Chord inversions is yet another vital aspect of music and you will see some importance of chord inversions and how to create yours.

 

Assume you have a number “100” think of the possible ways you could rearrange it.

 

100 (original)

010 (first possible rearrangement)

001 (last possible rearrangement)

 

This is what chord inversions is all about, you basically think of the possible ways to rearrange notes in a chord (triads in this case but not limited to it).

 

However in the case of Inversion there is just a difference from above number example; ALWAYS TRY TO ARRANGE IN A WAY THAT KEEPS INDIVIDUAL NOTES CLOSE TO EACH OTHER. In other words rearrange the notes so that you could still play that same chord easily with a hand without stretching too much.

 

If you are confused on how to do chord inversions without stretching, just follow my principle below

 

“The first shall become the last” principle

 

Using this principle you make the first note the last note in the next arrangement without moving other notes.

 

Let’s use this principle to invert a basic C major chord

 

CEG (original chord commonly called the root chord of C major)

 

What’s the first note there?
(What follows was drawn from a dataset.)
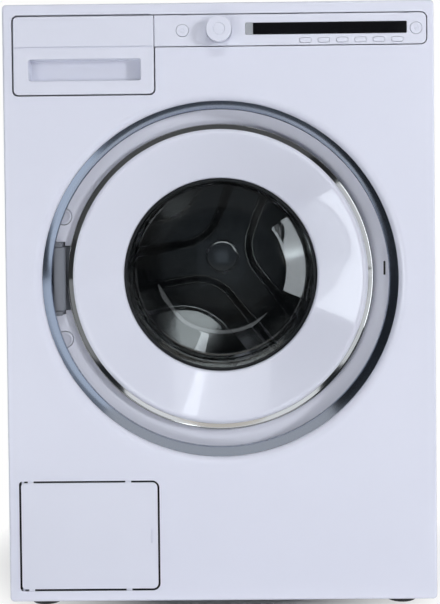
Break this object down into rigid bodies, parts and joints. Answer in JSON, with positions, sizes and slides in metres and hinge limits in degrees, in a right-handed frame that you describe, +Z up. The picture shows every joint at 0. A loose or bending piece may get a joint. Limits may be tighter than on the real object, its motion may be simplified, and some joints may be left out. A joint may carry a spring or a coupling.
{
  "type": "front-loading washing machine",
  "caption": "White front-loading washing machine with a round glass door in a chrome ring, detergent drawer, slim control fascia with knob and display, and a filter flap at the lower left.",
  "frame": {"origin": "on the floor, midway across the width and the overall depth (cabinet and knob)", "axes": "+X to the right seen from the front, +Y to the back, +Z up"},
  "size_m": [0.595, 0.585, 0.85],
  "materials": {
    "white_paint": "smooth semi-gloss enamel",
    "white_plastic": "satin gloss",
    "gloss_white": "high gloss",
    "trim_grey": "mirror-like grey gloss",
    "chrome": "polished",
    "stainless": "polished stainless steel",
    "zinc_steel": "zinc-plated",
    "dark_plastic": "matte",
    "grey_plastic": "matte",
    "door_glass": "clear",
    "display_lens": "black gloss",
    "seal_rubber": "matte",
    "concrete": "rough",
    "cast_aluminium": "as cast"
  },
  "bodies": {
    "cabinet": {"front_panel": "white_paint", "recess_ring": "trim_grey", "door_surround": "white_plastic", "hinge_bracket": "cast_aluminium", "cabinet_body": "white_paint", "rear_cover": "white_paint", "top_cover": "white_plastic", "base_pan": "zinc_steel", "control_fascia": "white_plastic", "display_lens": "display_lens", "dispenser_housing": "grey_plastic", "door_lock": "dark_plastic", "drain_pump": "dark_plastic", "inlet_valve": "dark_plastic", "damper_cylinder_1": "dark_plastic", "damper_cylinder_2": "dark_plastic", "damper_cylinder_3": "dark_plastic", "damper_cylinder_4": "dark_plastic"},
    "tub": {"tub_shell": "grey_plastic", "tub_seal": "seal_rubber", "front_weight": "concrete", "rear_bearing": "zinc_steel", "motor": "cast_aluminium", "drive_belt": "seal_rubber", "damper_rod_1": "zinc_steel", "damper_rod_2": "zinc_steel", "damper_rod_3": "zinc_steel", "damper_rod_4": "zinc_steel"},
    "drum": {"drum_shell": "stainless", "drum_back": "stainless", "lifter_1": "white_plastic", "lifter_2": "white_plastic", "lifter_3": "white_plastic", "hub_cap": "chrome", "drum_shaft": "zinc_steel", "drum_pulley": "cast_aluminium"},
    "motor_rotor": {"motor_pulley": "zinc_steel"},
    "door": {"door_frame": "gloss_white", "chrome_ring": "chrome", "door_glass": "door_glass", "door_inner_frame": "dark_plastic", "door_hook": "zinc_steel", "hinge_arm": "cast_aluminium"},
    "drawer": {"drawer_front": "white_plastic", "drawer_tray": "white_plastic"},
    "knob": {"program_knob": "white_plastic"},
    "power": {"power_button": "white_plastic"},
    "start": {"start_button": "white_plastic"},
    "flap": {"service_flap": "white_plastic"},
    "filter": {"filter_cap": "white_plastic"},
    "option_1": {"option_button_1": "white_plastic"},
    "option_2": {"option_button_2": "white_plastic"},
    "option_3": {"option_button_3": "white_plastic"},
    "option_4": {"option_button_4": "white_plastic"},
    "option_5": {"option_button_5": "white_plastic"},
    "option_6": {"option_button_6": "white_plastic"},
    "leveller_1": {"foot_1": "dark_plastic"},
    "leveller_2": {"foot_2": "dark_plastic"},
    "leveller_3": {"foot_3": "dark_plastic"},
    "leveller_4": {"foot_4": "dark_plastic"}
  },
  "joints": [
    {"name": "door_swing", "type": "hinge", "parent": "cabinet", "child": "door", "pos_m": [-0.229, -0.2395, 0.46754], "axis": [0, 0, -1], "range_deg": [0, 115]},
    {"name": "drawer_slide", "type": "slide", "parent": "cabinet", "child": "drawer", "axis": [0, -1, 0], "range_m": [0, 0.23]},
    {"name": "knob_turn", "type": "hinge", "parent": "cabinet", "child": "knob", "pos_m": [0.0017, -0.2725, 0.8115], "axis": [0, -1, 0], "continuous": true},
    {"name": "power_press", "type": "slide", "parent": "cabinet", "child": "power", "axis": [0, 1, 0], "range_m": [0, 0.0015], "stiffness_N_per_m": 600, "springref_m": -0.001},
    {"name": "start_press", "type": "slide", "parent": "cabinet", "child": "start", "axis": [0, 1, 0], "range_m": [0, 0.0015], "stiffness_N_per_m": 600, "springref_m": -0.001},
    {"name": "option_press_1", "type": "slide", "parent": "cabinet", "child": "option_1", "axis": [0, 1, 0], "range_m": [0, 0.0015], "stiffness_N_per_m": 600, "springref_m": -0.001},
    {"name": "option_press_2", "type": "slide", "parent": "cabinet", "child": "option_2", "axis": [0, 1, 0], "range_m": [0, 0.0015], "stiffness_N_per_m": 600, "springref_m": -0.001},
    {"name": "option_press_3", "type": "slide", "parent": "cabinet", "child": "option_3", "axis": [0, 1, 0], "range_m": [0, 0.0015], "stiffness_N_per_m": 600, "springref_m": -0.001},
    {"name": "option_press_4", "type": "slide", "parent": "cabinet", "child": "option_4", "axis": [0, 1, 0], "range_m": [0, 0.0015], "stiffness_N_per_m": 600, "springref_m": -0.001},
    {"name": "option_press_5", "type": "slide", "parent": "cabinet", "child": "option_5", "axis": [0, 1, 0], "range_m": [0, 0.0015], "stiffness_N_per_m": 600, "springref_m": -0.001},
    {"name": "option_press_6", "type": "slide", "parent": "cabinet", "child": "option_6", "axis": [0, 1, 0], "range_m": [0, 0.0015], "stiffness_N_per_m": 600, "springref_m": -0.001},
    {"name": "flap_swing", "type": "hinge", "parent": "cabinet", "child": "flap", "pos_m": [-0.278, -0.2675, 0.112], "axis": [0, 0, -1], "range_deg": [0, 80]},
    {"name": "filter_turn", "type": "hinge", "parent": "cabinet", "child": "filter", "pos_m": [-0.1857, -0.2725, 0.112], "axis": [0, -1, 0], "range_deg": [0, 90]},
    {"name": "suspension", "type": "slide", "parent": "cabinet", "child": "tub", "axis": [0, 0, 1], "range_m": [-0.01, 0.008], "stiffness_N_per_m": 20000},
    {"name": "drum_spin", "type": "hinge", "parent": "tub", "child": "drum", "pos_m": [0, -0.2725, 0.46754], "axis": [0, -1, 0], "continuous": true},
    {"name": "motor_spin", "type": "hinge", "parent": "tub", "child": "motor_rotor", "pos_m": [0, -0.2725, 0.14174], "axis": [0, -1, 0], "continuous": true},
    {"name": "foot_level_1", "type": "slide", "parent": "cabinet", "child": "leveller_1", "axis": [0, 0, -1], "range_m": [0, 0.012]},
    {"name": "foot_level_2", "type": "slide", "parent": "cabinet", "child": "leveller_2", "axis": [0, 0, -1], "range_m": [0, 0.012]},
    {"name": "foot_level_3", "type": "slide", "parent": "cabinet", "child": "leveller_3", "axis": [0, 0, -1], "range_m": [0, 0.012]},
    {"name": "foot_level_4", "type": "slide", "parent": "cabinet", "child": "leveller_4", "axis": [0, 0, -1], "range_m": [0, 0.012]}
  ],
  "couplings": [
    {"joint": "motor_spin", "follows": "drum_spin", "ratio": 12.727}
  ]
}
It’s the root note “C” note right? Now take that note and make it the last note to create a new inversion.

 

EGC  This is the first inversion of the C major chord

 

We don’t want to stop here hence we pick the new first note “E” and make it the last note to create a new inversion.

 

GCE  This is the second inversion of the C major chord

 

I know you are amazed already because you didn’t see this coming. lol

 

Let’s see if we can get another inversion by taking the first note”G” to the last position.

 

CEG

 

Is this a new inversion? What do you observe?

 

It is not a new arrangement because it took us back to the C MAJOR ROOT CHORD POSITION which will always begin with the C note (check the first chord above to verify that it’s the same).

 

So we can deduce from this that we only have two possible chord inversion (first and second inversions respectively) for all triads be it a major,minor or a diminished triad.

 

A little exercise for you

 

  1. Try get the second inversion of these chords

 

E minor chord

F major chord

A minor chord

 

  1. Derive the first inversion of these chords

 

Ab major chord

Bb minor chord

D major chord

 

 

Importance of Chord Inversions

It’s not right if I leave you without telling you the importance of chord inversions.

 

Below are the two major importance you should know today:

  1. Avoid flying hands
  2. Helps smooth transitions between chords

 

 

Avoid flying hands

With chord inversions you can easily switch between chords without flying up and down the keyboard with your hands. In this case just less movement is required (see below chord progressions).

 

CEG(Cmajor) – FAC(Fmajor) -GBD(Gmajor) – CEG(Cmajor)

 

CEG(root C major) -CFA(2nd inv Fmajor) -BDG( 1st inv Gmajor) -CEG(root Cmajor)

 

If you noticed while you played that the first progression had a lot of flying/movement while the second had less movement of hands, most times it’s just fingers that moved.

 

 

Smooth transition between chords

Smooth transition/flow between chords in any song or chord progression is one of the objectives of a good pianist. It is easy to achieve this with chord inversions.

 

You could play this song in two ways but it’s very obvious that the second is more appealing to the ears.

 

Halleluya – Worship song (All root chords! No inversions!!)

Halle-lu-ya

C major

 

Halle-lu-ya

F major

 

Halle-lu-ya

G major

 

Halle-lu-ya

C major

 

Halleluya – Worship song (Inversions added!)

Halle-lu-ya

CEG (Root C major)

 

Halle-lu-ya

CFA (2nd inv F major)

 

Halle-lu-ya

DGB (2nd inv G major)

 

Halle-lu-ya

EGC (1st inv C major)

 

 

 

Inversion does magic for real hence I suggest you use it whenever you need a change in sound even though you are virtually playing same chords.

 

Goodluck!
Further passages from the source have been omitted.